Yes, you can generally deduct the cost of accessories that are directly related to the business use of the laptop. These could include a laptop bag, an external hard drive used for business data backup, a printer used for work-related documents, or software essential for your business operations.

The same rules apply as with the laptop itself: If the accessory is used for both business and personal purposes, you can only deduct the portion of the expense corresponding to the business use. Ensure you have receipts and documentation to support the business necessity of these accessories and their allocation between business and personal use.

What happens if I sell the laptop after claiming a deduction?

If you sell the laptop after claiming a deduction (either through Section 179 or depreciation), you may have to recognize a gain or loss on the sale for tax purposes. The gain or loss is calculated by comparing the sale price to the laptop’s adjusted basis, which is the original cost minus any depreciation deductions you’ve already taken.
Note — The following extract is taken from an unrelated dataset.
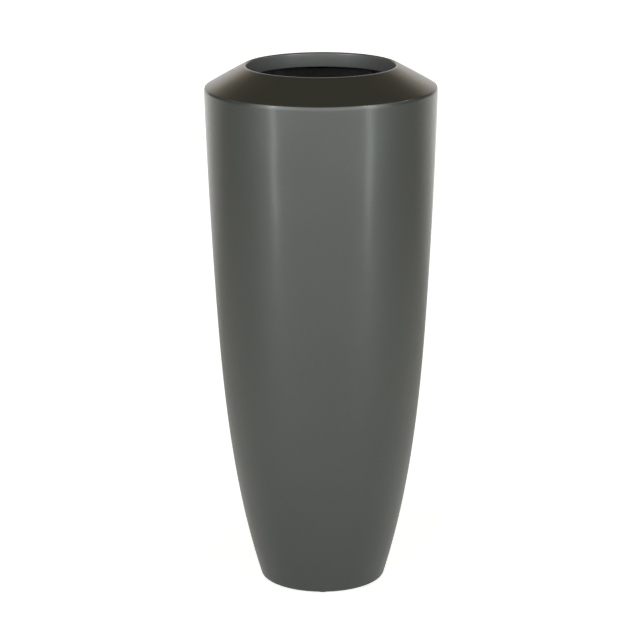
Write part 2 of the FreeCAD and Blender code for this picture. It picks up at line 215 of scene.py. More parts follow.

If you sell the laptop for more than its adjusted basis, you’ll have a gain, which is generally taxed as ordinary income up to the amount of depreciation previously claimed (this is called depreciation recapture) and any remaining gain is typically taxed as a capital gain. If you sell it for less than its adjusted basis, you’ll have a loss, which may be deductible.

Are there any specific types of businesses that might have different rules for deducting laptop expenses?

While the general principles for deducting laptop expenses apply across various business types, there might be specific nuances depending on the business structure and industry. For instance, self-employed individuals report business expenses on Schedule C of Form 1040, while corporations use different forms.

Certain industries might have stricter regulations or specific deductions related to technology. Consulting with a tax professional is always recommended, especially if your business is complex or operates in a highly regulated industry. They can help you navigate the specific rules and ensure you’re maximizing your deductions appropriately within the legal framework.